KAĞIT ÜZERİNDE OKULLAŞMA
TTB açıklamasında şunları kaydetti: “Kağıt üzerinde okullaşma oranı her yıl artıyor ancak bu artış çocukların gerçekten okulda olduğunu göstermiyor. Açık lise gibi aslında istisnai bir çözüm olması gereken liselere kayıt çok yaygın ve bu çocuklar okulda değiller. Pek çoğu evlenmiş ya da çalıştırılıyorlar. Meslek liselerindeki çocuklar ise mesleki eğitim adı altında ucuz işgücü olarak kullanılıyor. 18 yaşına kadar çocukların ve gençlerin gerçekten okul ortamında ve yaşıtları ile birlikte olmaları sağlanmalıdır.

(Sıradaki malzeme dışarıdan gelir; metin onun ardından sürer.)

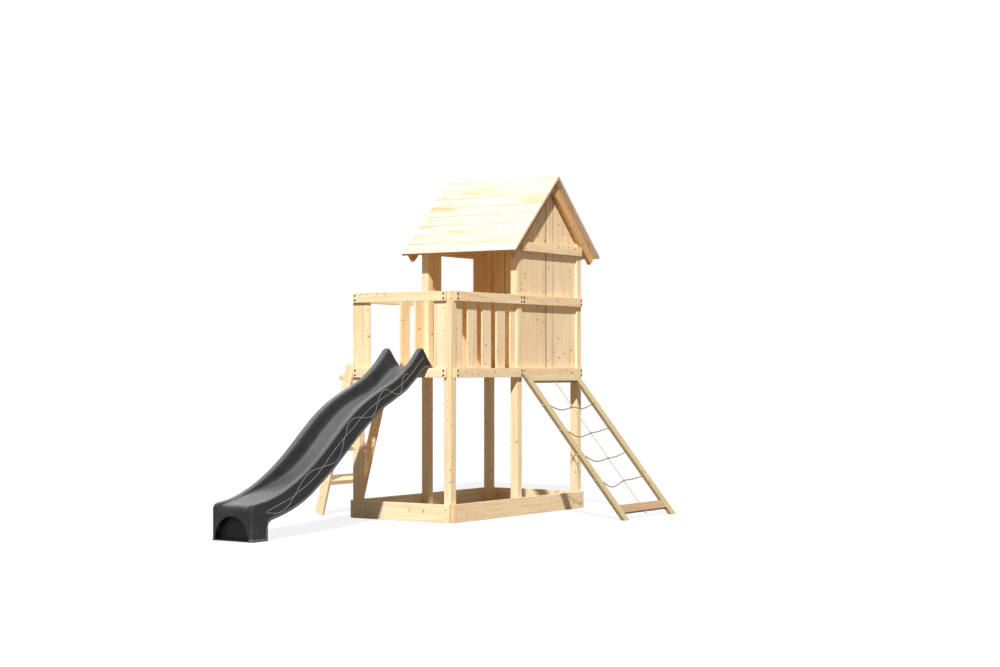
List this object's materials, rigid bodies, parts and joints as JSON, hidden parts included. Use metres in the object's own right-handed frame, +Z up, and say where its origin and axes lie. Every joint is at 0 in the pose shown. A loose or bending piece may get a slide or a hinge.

Okul öncesi dönem çocukların zekalarının en hızlı geliştiği ve sonraki okul başarısı üzerinde çok etkili olduğu bilinen bir dönem olmasına rağmen devlet okullarında yeterli anaokulu olmadığından sadece fahiş özel okul paralarını verebilen varlıklı ailelerin çocukları okul öncesi eğitim alabiliyor. Okul öncesi eğitim almak nesilden nesle devredilen yoksulluğu önlemek ve çocukların potansiyellerini tam olarak gerçekleştirebilmeleri için gereklidir. Okul öncesi eğitim parasız olmalı ve her çocuk üç yaşından itibaren okul öncesi eğitime katılabilmelidir.”